Persist: Do you find yourself shifting between the two genres regularly or does your success in one or the other effect where you focus?
Roberta Allen: Writing and teaching don’t leave me much time for making art. I have private students as well and I want to start a tele class for writers outside New York City. I make art anyway but so far I haven’t figured out how to make time to promote it.
Persist: You began to share a rather unique story about your relationship to the art world and your reasons for leaving. Would you like to share a little of that with us now or shall we just look forward to your memoir DIRTY GIRL?
Roberta Allen: In the course of writing DIRTY GIRL, I realized that I left the art world because I couldn’t leave my seductive father who had abandoned me when I was 17. It wasn’t the first time he had abandoned me but the last time was the major trauma in my life and I believed it was my fault. I had tremendous guilt. Every art dealer I worked with became my father and in my fantasy I was going to make it “right.” That, of course, didn’t work. I ended my art career because I couldn’t give up my father. It’s a decision I regret but I couldn’t do anything else then. After a serious outburst, my NY gallery found me a therapist. I saw her for ten years. When I left my dealers in New York and Germany, I began writing. I had to write about my father in order to understand. But I (mostly) disguised him in my stories and other books.
Persist: What is one of the more important skills you hope your students might take away from a workshop?
Roberta Allen: Most important I think is that they continue writing--PERSIST--as Peter Clothier would say. But they won’t unless they keep tapping the ENERGY--the excitement, the interest--that made them initially want or need to write. I show students how to keep digging with my exercises until they find that well of energy--and it gushes forth. That is when they know they’ve found their material, the material that really moves them. But it’s important to keep writing from that energy. I teach other tricks to keep them doing that. Whenever work feels dead and that sometimes happens, it’s because the writer has gone in the wrong direction. I think the same can be said for visual art. That’s when you need to return to the source of that energy. It may not be something you can articulate, it may only be a feeling you can’t even name but you know when you’re “on it.”
Persist: Tell us a little about how you got into the world of private coaching…
Roberta Allen: After a reading I did, a talented young writer in the audience said she wanted to study with me. I told her that if she found two other people I would start a private class. She did--after posting flyers everywhere. That was 1991.
Persist: Many of your students are very successful. How do you address the issue of “success” with your writers versus simply being creative and continuing to pursue their passions? How do you define success to them if at all?

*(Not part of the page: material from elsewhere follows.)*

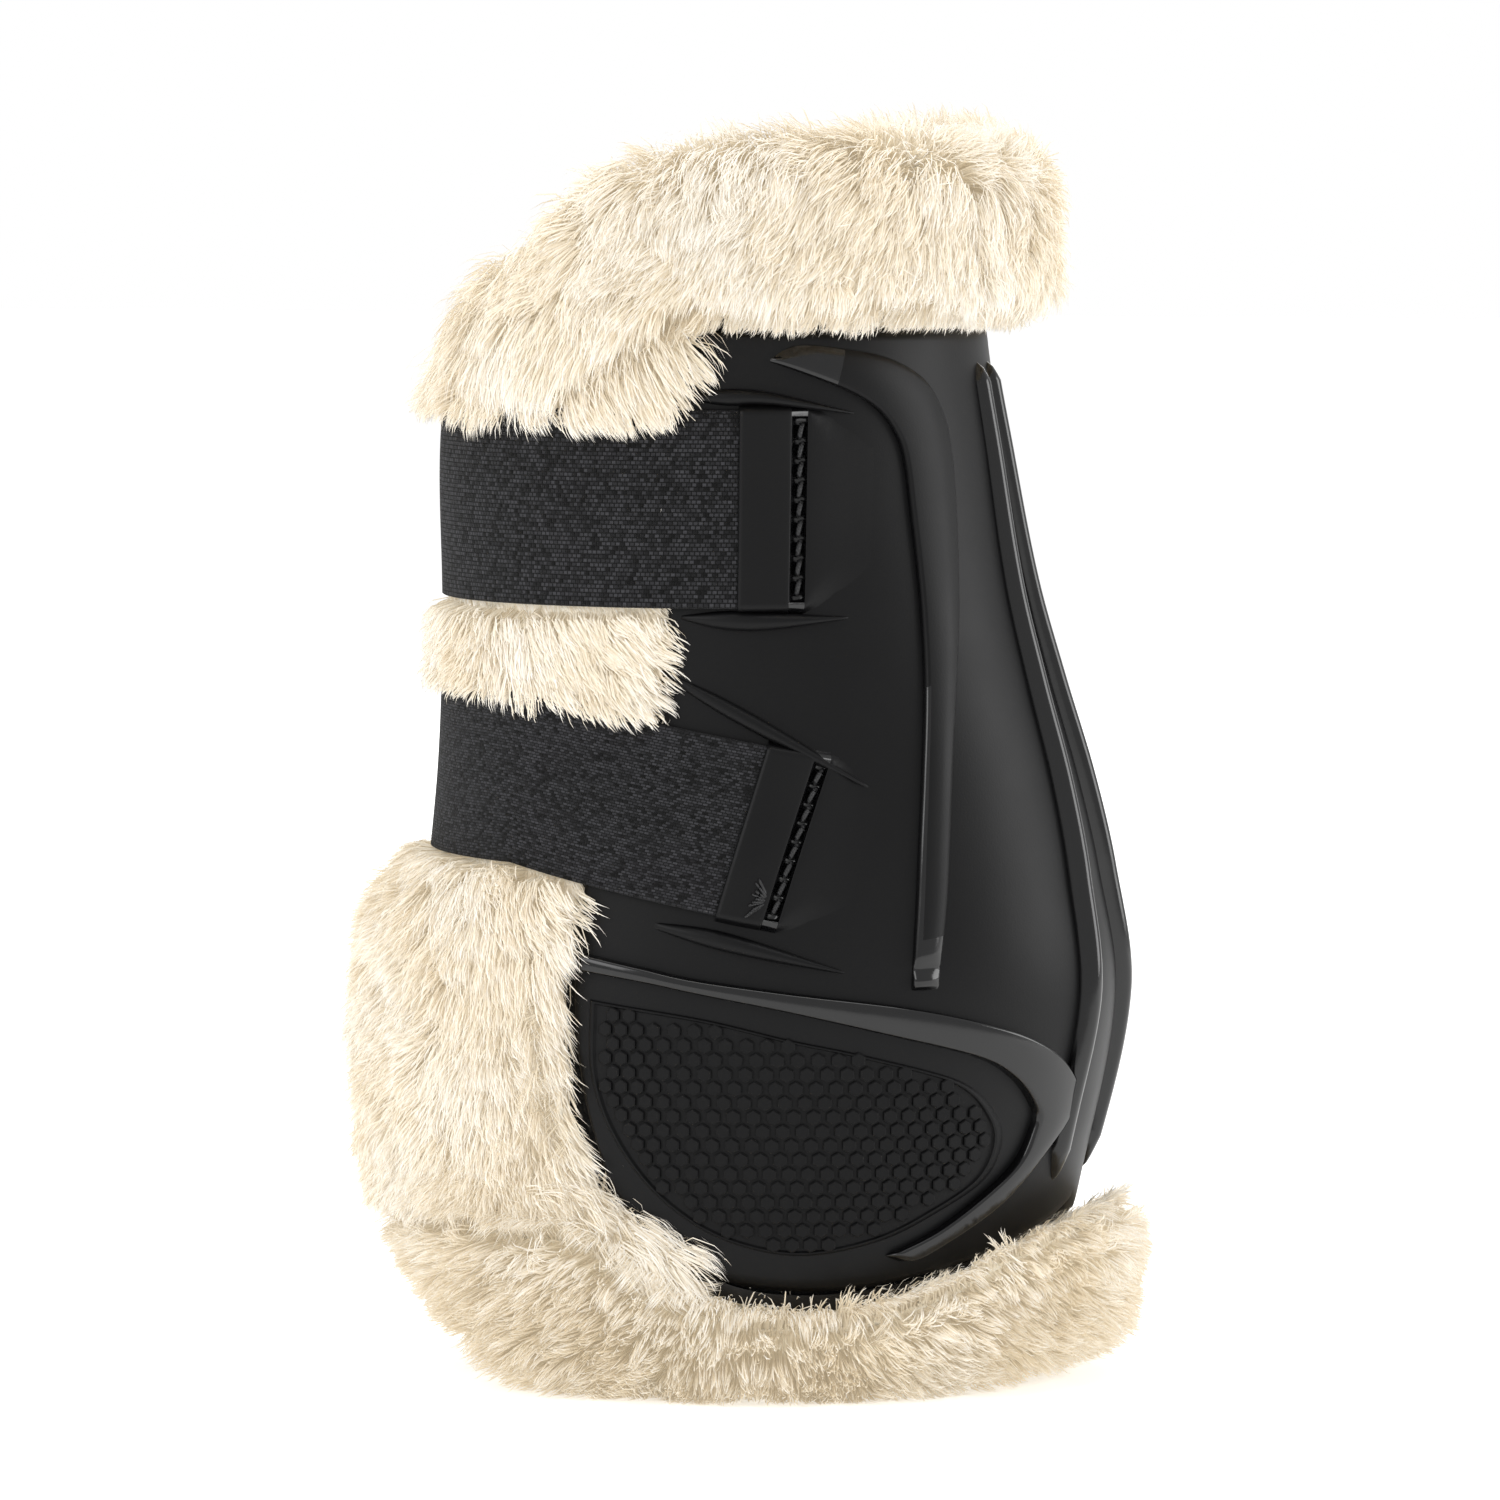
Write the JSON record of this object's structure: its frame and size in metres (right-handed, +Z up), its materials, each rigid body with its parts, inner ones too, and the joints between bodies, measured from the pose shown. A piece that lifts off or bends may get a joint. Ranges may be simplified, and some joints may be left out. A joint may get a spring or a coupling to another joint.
{
  "type": "tendon boot",
  "caption": "Fetlock-height tendon boot: moulded ribbed shell over a folded-out fur lining, with elastic straps that wrap the open front and close by hook and loop.",
  "frame": {"origin": "on the leg's axis, in the plane that the boot stands on", "axes": "+Z up the leg, +X to the tendons at the back, -Y to the side where the straps are anchored, +Y to the side where they close"},
  "size_m": [0.1224, 0.1002, 0.1955],
  "materials": {
    "moulded_shell": "satin black moulded TPU with polished ribs",
    "strike_pad": "matte black moulded TPU with a hexagon grain",
    "knit": "black knitted fabric over foam",
    "binding": "black woven binding tape",
    "fur": "cream deep-pile imitation fur",
    "elastic": "black woven elastic",
    "hook_tape": "black hook tape",
    "loop_tape": "black loop tape",
    "thread": "black sewing thread"
  },
  "bodies": {
    "boot": {"shell": "moulded_shell", "strike_pad_anchor_side": "strike_pad", "strike_pad_closure_side": "strike_pad", "backing": "knit", "top_binding": "binding", "bottom_binding": "binding", "fur_lining": "fur", "top_fur_roll": "fur", "bottom_fur_roll": "fur", "front_flap_anchor_side": "fur", "front_flap_closure_side": "fur", "upper_strap_root": "elastic", "lower_strap_root": "elastic", "upper_loop_patch": "loop_tape", "lower_loop_patch": "loop_tape", "upper_anchor_stitching": "thread", "lower_anchor_stitching": "thread"},
    "upper_strap_near": {"upper_strap_near": "elastic"},
    "upper_strap_far": {"upper_strap_far": "elastic", "upper_hook_patch": "hook_tape", "upper_hook_stitching": "thread"},
    "lower_strap_near": {"lower_strap_near": "elastic"},
    "lower_strap_far": {"lower_strap_far": "elastic", "lower_hook_patch": "hook_tape", "lower_hook_stitching": "thread"}
  },
  "joints": [
    {"name": "upper_strap_swing", "type": "hinge", "parent": "boot", "child": "upper_strap_near", "pos_m": [0.0112, -0.0417, 0.1375], "axis": [0, 0, 1], "range_deg": [0, 44]},
    {"name": "upper_strap_peel", "type": "hinge", "parent": "upper_strap_near", "child": "upper_strap_far", "pos_m": [-0.04705, 0, 0.1375], "axis": [0, 0, 1], "range_deg": [0, 110]},
    {"name": "lower_strap_swing", "type": "hinge", "parent": "boot", "child": "lower_strap_near", "pos_m": [0.0092, -0.04705, 0.0755], "axis": [0.2611, 0.1645, 0.9512], "range_deg": [0, 11]},
    {"name": "lower_strap_peel", "type": "hinge", "parent": "lower_strap_near", "child": "lower_strap_far", "pos_m": [-0.0484, 0, 0.0835], "axis": [0.0621, 0, 0.9981], "range_deg": [0, 110]}
  ],
  "couplings": [
    {"joint": "upper_strap_swing", "follows": "upper_strap_peel", "ratio": 0.4},
    {"joint": "lower_strap_swing", "follows": "lower_strap_peel", "ratio": 0.1}
  ]
}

Roberta Allen: Some of my students have published books later. I hope that what they learned in my workshops helped them achieve their goals. We can’t control what happens “out there.” We can only control what we do, how we think, and what we feel about our work. I know how good it feels to create something I’m happy with and want to share. I don’t deny how happy I am when others appreciate it. But it’s not always possible to share what we create with “the world,” or to put it another way, the world we share our work with may be small indeed. But even a small world has its satisfactions. In my workshops, for example, we bond and create a community among ourselves that feels very alive and nurturing.